On the whole, the UAE Arbitration Law brings the country in line with international commercial arbitration norms. For example, the new law enumerates limited grounds to annul an arbitral award, and provides for the authority of an arbitral tribunal to rule on its own jurisdiction. While Article 22 of the Oman Arbitration Law does permit an arbitrator to rule on the question of his or her own jurisdiction, currently in Oman the courts have broad and unspecified powers to nullify an award if it conflicts with an earlier decision passed by the Omani courts or if the award contains terms which contravene public policy, among other grounds.
Another welcome change brought by the UAE Arbitration Law is its flexibility regarding the formalities of an agreement to arbitrate. While it does preserve the requirements under the previous law for an arbitration agreement to be in writing and to be entered into by a duly authorised representative of each party, the UAE Arbitration Law is not as prescriptive in respect of these two conditions. For example, the new law permits the incorporation by reference in any commercial contract of any document containing an arbitration clause (e.g., general terms and conditions) as sufficient to constitute an arbitration agreement. In contrast, Articles 2 5 of the Oman Arbitration Law prescribe quite specific requirements which must be met before there is considered to be an agreement to arbitrate. Specifically, the arbitration agreement (which must also be in writing and entered into by duly authorised representatives) must be specific to the dispute between the parties and must identify the venue, procedural rules, and applicable law in order to be valid. This may ultimately result in fewer agreements to arbitrate being honored under the Oman Arbitration Law than may be intended by the parties.
Perhaps the most significant reform under the UAE Arbitration Law relates to the enforceability of UAE arbitration awards. Under the new law, the procedure to enforce an arbitration award in the UAE has been simplified and shortened. Enforcement proceedings commence directly at the appellate level, rather than at the first instance level. In Oman, as per Article 47 of the Oman Arbitration Law, parties seeking to enforce an award file an application at the enforcement department of the primary court, and the application is subject to obstacles and delays at several levels of court examination. One potential obstacle includes the nullification of an arbitral award as per Article 53 of the Oman Arbitration Law, which contains several grounds upon which a challenging party may rely. Separately, under Article 363 of the Civil and Commercial Procedures Law (Sultani Decree 29/2002), a challenging party may also seek an Istishkal, or a temporary action that any party to a court judgment or arbitral award can seek, with the result of further delaying payment of the award amount. An Istishkal also results in a delay of enforcement, as the enforcement process may only commence or resume once a final decision is rendered on the Istishkal.

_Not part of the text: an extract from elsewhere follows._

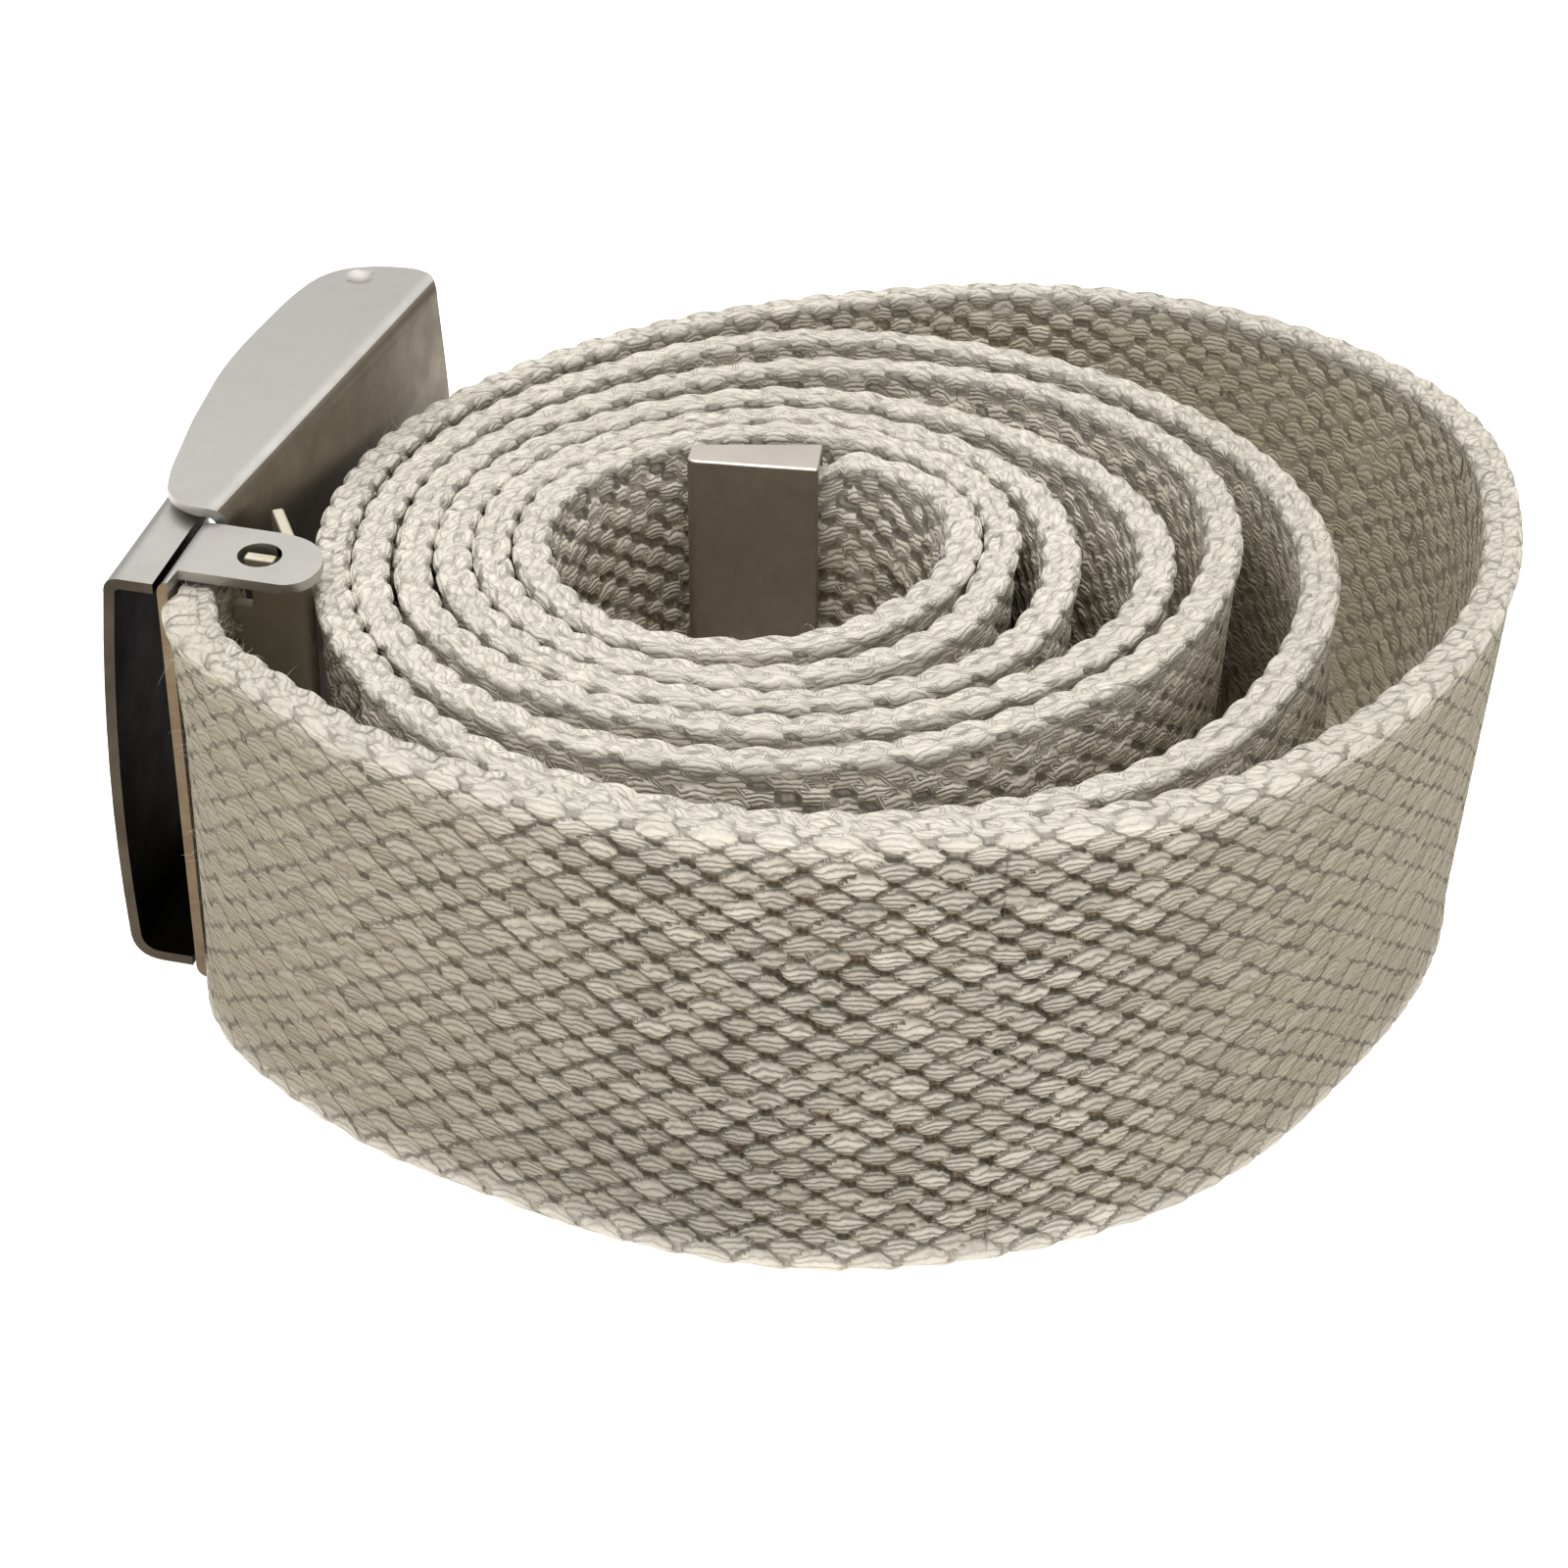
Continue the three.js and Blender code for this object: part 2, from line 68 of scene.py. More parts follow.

One change introduced by the UAE Arbitration Law has already been partially adopted in Oman. The UAE Arbitration Law permits both arbitral tribunals and courts to issue preliminary orders and interim measures relating to potential or ongoing arbitrations, and Article 14 of the Oman Arbitration Law permits the Omani courts to grant preliminary or interim relief in proceedings subject to arbitration.
Despite this and other positive features of the Oman Arbitration Law, there remain some uncertain provisions which may discourage parties from choosing Oman as an arbitration forum. For example, Article 27 prescribes twelve months as the standard period for completion of the arbitration or rendering the arbitral award. This time period starts on the day that a defendant received notice that a dispute exists and that it must be resolved by arbitration. Although there is scope for the parties to agree to a longer period, this is a little-known provision which leaves uncertainty as to whether an arbitration lasting longer than twelve months is vulnerable to nullification. This may be devastating to parties involved in complex arbitrations involving expert evidence, such as construction disputes, that often take much longer than twelve months to complete.
Overall, the changes introduced by the UAE Arbitration Law are designed to promote the efficiency, expediency, and ease of arbitration in the UAE, which will likely encourage business parties, both local and foreign, to arbitrate their disputes within the UAE. Oman would be well served to reconsider its own arbitration law, and perhaps reform it according to some or many features of the UNCITRAL Model Law. Parties doing business in Oman and seeking to resolve disputes by arbitration would take comfort availing themselves of an arbitration regime that is harmonised with others in the GCC and throughout the world.